The real clusterfuck of the year has however been, yet again, on immigration.  Almost as soon as Jools Holland brought in the new year the tabloids picked up on the fact that in 12 short months hordes of marauding Romanians and Bulgarians would be free to come to this green and pleasant land and despoil it by working for a pittance picking the vegetables their readers are currently shovelling into their trolleys.  Within the month the government had decided on the perfect solution: they would fund advertisements informing all the gypsies, mafia types and other assorted stereotypes that far from being a welcoming, tolerant place, life in Britain is pretty damn terrible, especially if you're a for'n and don't speak the lingo.  Incredibly, this didn't placate our famously agreeable press, and for the rest of the year the scaremongering has just kept building.  Little things like how there isn't going to be anything approaching a repeat of the '05 cock-up, when only ourselves, Ireland and Sweden opened their borders immediately while the rest of the EU put in controls on the A8 states have either gone unexplained or been ignored.

Rather than attempt to counter this by calling out the tabloids and UKIP on their nonsense, the Conservatives have just gone with the flow.  Each month seems to have seen a re-announced crackdown on migrants' benefits, with by my reckoning the restriction on claiming before 3 months set out, eerily enough, 3 times.  We have in fact reached such a point that the Tories now seemingly want new states joining the EU to have to wait far longer before their citizens gain the right to free movement, their economies needing to have caught up further before any Albanians or Serbs would be allowed to come to Blighty.  That it will be at least a decade before Albania might be able to join, meaning under the current rules it would then be a further 6 years before EU states would have to open their borders doesn't seem to matter; we need these changes in place now, damn it.  To that end, a potential yearly cap of 75,000 migrants has been mooted by the Tories, again despite how such a policy would be illegal and would almost certainly lead to other EU nations putting limits on the number of Brits they would allow in each year, as both Nick Clegg and Vince Cable have pointed out.
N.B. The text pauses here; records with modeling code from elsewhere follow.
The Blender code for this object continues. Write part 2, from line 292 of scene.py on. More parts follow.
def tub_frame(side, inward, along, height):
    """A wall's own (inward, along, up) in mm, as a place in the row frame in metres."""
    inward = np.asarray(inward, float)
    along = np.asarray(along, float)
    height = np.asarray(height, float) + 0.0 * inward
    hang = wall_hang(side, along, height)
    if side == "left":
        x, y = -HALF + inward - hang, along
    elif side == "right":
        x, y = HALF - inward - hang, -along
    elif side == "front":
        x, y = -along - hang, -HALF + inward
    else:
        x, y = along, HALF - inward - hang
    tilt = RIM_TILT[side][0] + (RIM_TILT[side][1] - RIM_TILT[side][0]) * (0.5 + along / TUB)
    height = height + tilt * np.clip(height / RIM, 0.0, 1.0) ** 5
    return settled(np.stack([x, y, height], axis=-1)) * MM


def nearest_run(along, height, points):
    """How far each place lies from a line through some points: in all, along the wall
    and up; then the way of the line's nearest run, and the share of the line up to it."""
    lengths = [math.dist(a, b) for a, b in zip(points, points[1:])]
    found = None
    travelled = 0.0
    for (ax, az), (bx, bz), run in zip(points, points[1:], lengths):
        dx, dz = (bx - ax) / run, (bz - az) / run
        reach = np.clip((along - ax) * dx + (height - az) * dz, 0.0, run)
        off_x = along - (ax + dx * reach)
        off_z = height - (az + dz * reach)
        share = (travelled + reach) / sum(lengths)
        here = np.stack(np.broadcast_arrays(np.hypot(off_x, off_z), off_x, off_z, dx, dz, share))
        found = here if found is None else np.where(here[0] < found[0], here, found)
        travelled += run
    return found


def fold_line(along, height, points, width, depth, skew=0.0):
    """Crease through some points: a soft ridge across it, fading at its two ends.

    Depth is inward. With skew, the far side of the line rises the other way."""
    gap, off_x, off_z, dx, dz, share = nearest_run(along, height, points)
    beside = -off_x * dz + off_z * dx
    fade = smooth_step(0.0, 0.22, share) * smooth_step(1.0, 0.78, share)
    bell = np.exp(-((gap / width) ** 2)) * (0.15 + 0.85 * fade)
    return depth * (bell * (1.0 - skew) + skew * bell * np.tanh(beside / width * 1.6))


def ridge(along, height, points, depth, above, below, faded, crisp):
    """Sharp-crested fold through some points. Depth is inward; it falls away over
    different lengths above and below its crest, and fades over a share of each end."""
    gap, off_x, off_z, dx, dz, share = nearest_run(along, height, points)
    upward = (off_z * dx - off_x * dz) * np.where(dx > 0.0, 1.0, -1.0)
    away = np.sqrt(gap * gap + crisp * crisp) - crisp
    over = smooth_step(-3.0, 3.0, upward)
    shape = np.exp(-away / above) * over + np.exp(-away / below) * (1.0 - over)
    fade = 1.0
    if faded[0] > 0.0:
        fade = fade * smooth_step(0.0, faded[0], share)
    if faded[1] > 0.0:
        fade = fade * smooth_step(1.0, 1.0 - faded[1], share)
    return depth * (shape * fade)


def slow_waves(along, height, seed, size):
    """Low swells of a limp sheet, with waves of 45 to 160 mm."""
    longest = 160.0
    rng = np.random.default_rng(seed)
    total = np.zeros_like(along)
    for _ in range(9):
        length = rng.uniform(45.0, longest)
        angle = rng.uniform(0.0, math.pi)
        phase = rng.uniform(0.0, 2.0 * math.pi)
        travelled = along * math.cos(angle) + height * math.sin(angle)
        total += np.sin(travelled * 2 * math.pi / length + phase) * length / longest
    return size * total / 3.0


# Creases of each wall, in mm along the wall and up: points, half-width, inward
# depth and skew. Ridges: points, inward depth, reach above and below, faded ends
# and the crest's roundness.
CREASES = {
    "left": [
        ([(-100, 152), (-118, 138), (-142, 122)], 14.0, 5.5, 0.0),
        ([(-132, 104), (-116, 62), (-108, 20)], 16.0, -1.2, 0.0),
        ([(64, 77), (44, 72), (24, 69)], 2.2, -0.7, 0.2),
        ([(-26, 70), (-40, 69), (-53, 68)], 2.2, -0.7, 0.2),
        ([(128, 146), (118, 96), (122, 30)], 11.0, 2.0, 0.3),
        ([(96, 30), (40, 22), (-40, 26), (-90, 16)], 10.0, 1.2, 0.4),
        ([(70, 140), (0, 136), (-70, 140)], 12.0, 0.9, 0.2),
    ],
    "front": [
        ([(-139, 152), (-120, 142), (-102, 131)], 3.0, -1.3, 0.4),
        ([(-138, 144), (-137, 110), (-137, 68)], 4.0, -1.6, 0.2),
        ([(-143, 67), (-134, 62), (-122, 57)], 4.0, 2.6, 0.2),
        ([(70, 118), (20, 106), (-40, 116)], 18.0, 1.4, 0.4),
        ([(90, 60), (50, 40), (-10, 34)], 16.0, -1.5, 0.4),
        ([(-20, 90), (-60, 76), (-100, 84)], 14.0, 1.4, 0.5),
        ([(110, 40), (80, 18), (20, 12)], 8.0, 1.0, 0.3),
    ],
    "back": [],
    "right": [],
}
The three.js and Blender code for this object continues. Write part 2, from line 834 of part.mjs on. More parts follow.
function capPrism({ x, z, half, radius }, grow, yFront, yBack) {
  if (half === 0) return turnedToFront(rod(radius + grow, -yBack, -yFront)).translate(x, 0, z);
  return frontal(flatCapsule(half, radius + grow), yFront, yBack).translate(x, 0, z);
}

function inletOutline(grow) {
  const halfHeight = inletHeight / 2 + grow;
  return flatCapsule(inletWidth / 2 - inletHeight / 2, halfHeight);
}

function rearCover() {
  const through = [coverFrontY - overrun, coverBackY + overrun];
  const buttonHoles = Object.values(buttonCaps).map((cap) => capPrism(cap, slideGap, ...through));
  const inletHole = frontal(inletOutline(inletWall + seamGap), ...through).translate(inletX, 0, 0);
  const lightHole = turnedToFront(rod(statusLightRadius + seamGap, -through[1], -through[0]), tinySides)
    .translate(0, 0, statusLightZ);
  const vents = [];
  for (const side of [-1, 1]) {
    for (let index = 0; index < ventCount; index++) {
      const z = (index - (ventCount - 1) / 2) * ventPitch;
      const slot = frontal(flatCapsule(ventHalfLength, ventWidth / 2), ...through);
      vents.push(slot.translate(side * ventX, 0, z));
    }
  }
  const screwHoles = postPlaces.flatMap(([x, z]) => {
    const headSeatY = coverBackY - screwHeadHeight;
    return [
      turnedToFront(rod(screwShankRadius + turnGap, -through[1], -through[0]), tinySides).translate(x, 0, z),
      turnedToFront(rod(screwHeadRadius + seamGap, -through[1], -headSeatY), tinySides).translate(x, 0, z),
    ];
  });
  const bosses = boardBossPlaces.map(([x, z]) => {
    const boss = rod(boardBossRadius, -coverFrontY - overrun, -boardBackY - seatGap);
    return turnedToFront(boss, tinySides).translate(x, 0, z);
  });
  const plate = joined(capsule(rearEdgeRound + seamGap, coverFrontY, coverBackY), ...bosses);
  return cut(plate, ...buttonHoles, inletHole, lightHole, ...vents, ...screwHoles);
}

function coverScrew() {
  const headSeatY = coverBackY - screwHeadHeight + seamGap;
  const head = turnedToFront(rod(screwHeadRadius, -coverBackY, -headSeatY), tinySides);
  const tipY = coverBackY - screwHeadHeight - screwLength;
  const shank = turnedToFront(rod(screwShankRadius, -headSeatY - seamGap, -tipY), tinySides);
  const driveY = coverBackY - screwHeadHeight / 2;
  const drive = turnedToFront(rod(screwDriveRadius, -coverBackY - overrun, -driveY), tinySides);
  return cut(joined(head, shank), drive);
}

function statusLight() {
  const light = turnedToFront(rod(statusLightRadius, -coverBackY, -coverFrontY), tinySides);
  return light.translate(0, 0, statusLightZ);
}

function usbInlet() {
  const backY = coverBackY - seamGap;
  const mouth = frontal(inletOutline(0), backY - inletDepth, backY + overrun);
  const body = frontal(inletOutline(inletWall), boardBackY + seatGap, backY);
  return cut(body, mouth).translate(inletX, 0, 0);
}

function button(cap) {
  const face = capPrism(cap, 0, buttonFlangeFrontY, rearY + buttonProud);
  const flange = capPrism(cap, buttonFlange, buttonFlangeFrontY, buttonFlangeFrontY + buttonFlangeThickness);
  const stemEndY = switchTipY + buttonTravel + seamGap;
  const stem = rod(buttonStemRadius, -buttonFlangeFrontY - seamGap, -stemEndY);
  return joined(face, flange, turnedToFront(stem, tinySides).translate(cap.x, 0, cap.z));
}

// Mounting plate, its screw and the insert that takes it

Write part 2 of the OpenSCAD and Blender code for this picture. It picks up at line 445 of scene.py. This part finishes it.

Such is the way things have gone that we now have the Telegraph and Tory MPs outraged that Cable should so much as mention Enoch Powell and "rivers of blood" in the same breath as talking about immigration panics.  Anyone who isn't a complete idiot will have realised Cable wasn't suggesting the Tory rhetoric was comparable to Powell's, rather bringing up past examples of panics as evidence of what happens when we don't have a sensible debate or politicians acting responsibly. Whether Cable is a hypocrite for being so critical while remaining a minister in the government that's presiding over such self-defeating policies is worth considering, but it's a separate issue.

As John Harris writes, of course it isn't racist to be worried or anxious about large-scale immigration. It's also the case that the A8 accession did transform life in a number of towns, such as Peterborough and Boston. The point is surely though that the eastern European migration was a one-off due to the aforementioned factors, and won't be repeated again. For reasons known only to themselves, rather than calm the debate, the Tories have spent much of the year stoking it.  If the idea was to then claim their changes have stopped tens of thousands coming, then any credit they might receive will be outweighed massively in the long-term by the whole situation repeating. The immigration monster isn't going to go away when you keep on feeding it. And if you think you're going to gorge yourself over Christmas period, just wait until you see it tuck into the headlines over the new year.